Exercise requirements: Reproduce all of the data exactly, with no line skipped.

Source excerpt:
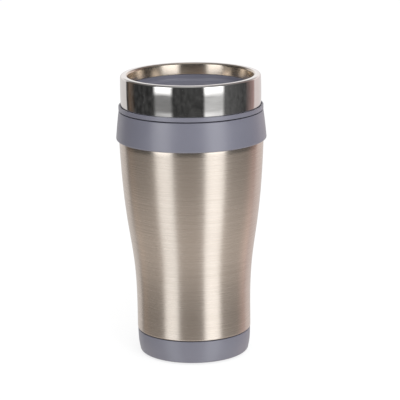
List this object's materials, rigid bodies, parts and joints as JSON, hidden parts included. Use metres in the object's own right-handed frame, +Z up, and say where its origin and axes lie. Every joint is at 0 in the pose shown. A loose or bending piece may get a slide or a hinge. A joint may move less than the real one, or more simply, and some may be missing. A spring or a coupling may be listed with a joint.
{
  "type": "insulated travel mug",
  "caption": "Double-walled steel travel mug with a waisted lower body, plastic collar and base, and a press-in lid with a sliding drink cover.",
  "frame": {"origin": "on the floor, on the mug's axis", "axes": "+Z up along the mug's axis, -Y towards the drinking side of the lid, +X to the drinker's right"},
  "size_m": [0.0896, 0.0896, 0.17],
  "materials": {
    "brushed_steel": "fine brushing that runs round the body",
    "cup_steel": "satin, as drawn",
    "polished_steel": "mirror polished",
    "grey_plastic": "satin moulded, cool mid grey",
    "silicone": "translucent grey silicone, satin",
    "foot_rubber": "matt"
  },
  "bodies": {
    "cup": {"outer_shell": "brushed_steel", "shell_bottom": "cup_steel", "inner_cup": "cup_steel", "collar": "grey_plastic", "collar_seal": "silicone", "base_cap": "grey_plastic", "foot_ring": "foot_rubber"},
    "lid_seal": {"lid_gasket": "silicone"},
    "lid": {"lid_plug": "grey_plastic", "lid_ring": "polished_steel", "lid_deck": "grey_plastic"},
    "slider": {"slider": "grey_plastic", "slider_seal": "silicone", "slider_clip": "grey_plastic"}
  },
  "joints": [
    {"name": "lid_lift", "type": "slide", "parent": "cup", "child": "lid_seal", "axis": [0, 0, 1], "range_m": [0, 0.06]},
    {"name": "lid_turn", "type": "hinge", "parent": "lid_seal", "child": "lid", "pos_m": [0, 0, 0.143], "axis": [0, 0, 1], "continuous": true},
    {"name": "slider_slide", "type": "slide", "parent": "lid", "child": "slider", "axis": [0, 1, 0], "range_m": [0, 0.013]}
  ]
}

Worked answer:
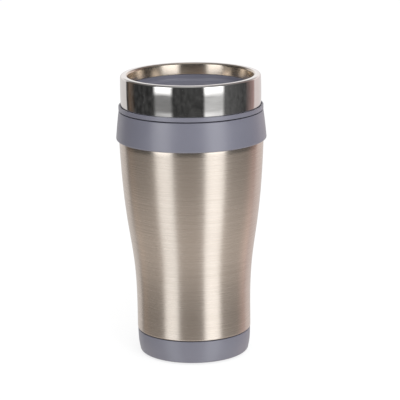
List this object's materials, rigid bodies, parts and joints as JSON, hidden parts included. Use metres in the object's own right-handed frame, +Z up, and say where its origin and axes lie. Every joint is at 0 in the pose shown. A loose or bending piece may get a slide or a hinge. A joint may move less than the real one, or more simply, and some may be missing. A spring or a coupling may be listed with a joint.
{
  "type": "insulated travel mug",
  "caption": "Double-walled steel travel mug with a waisted lower body, plastic collar and base, and a press-in lid with a sliding drink cover.",
  "frame": {"origin": "on the floor, on the mug's axis", "axes": "+Z up along the mug's axis, -Y towards the drinking side of the lid, +X to the drinker's right"},
  "size_m": [0.0896, 0.0896, 0.17],
  "materials": {
    "brushed_steel": "fine brushing that runs round the body",
    "cup_steel": "satin, as drawn",
    "polished_steel": "mirror polished",
    "grey_plastic": "satin moulded, cool mid grey",
    "silicone": "translucent grey silicone, satin",
    "foot_rubber": "matt"
  },
  "bodies": {
    "cup": {"outer_shell": "brushed_steel", "shell_bottom": "cup_steel", "inner_cup": "cup_steel", "collar": "grey_plastic", "collar_seal": "silicone", "base_cap": "grey_plastic", "foot_ring": "foot_rubber"},
    "lid_seal": {"lid_gasket": "silicone"},
    "lid": {"lid_plug": "grey_plastic", "lid_ring": "polished_steel", "lid_deck": "grey_plastic"},
    "slider": {"slider": "grey_plastic", "slider_seal": "silicone", "slider_clip": "grey_plastic"}
  },
  "joints": [
    {"name": "lid_lift", "type": "slide", "parent": "cup", "child": "lid_seal", "axis": [0, 0, 1], "range_m": [0, 0.06]},
    {"name": "lid_turn", "type": "hinge", "parent": "lid_seal", "child": "lid", "pos_m": [0, 0, 0.143], "axis": [0, 0, 1], "continuous": true},
    {"name": "slider_slide", "type": "slide", "parent": "lid", "child": "slider", "axis": [0, 1, 0], "range_m": [0, 0.013]}
  ]
}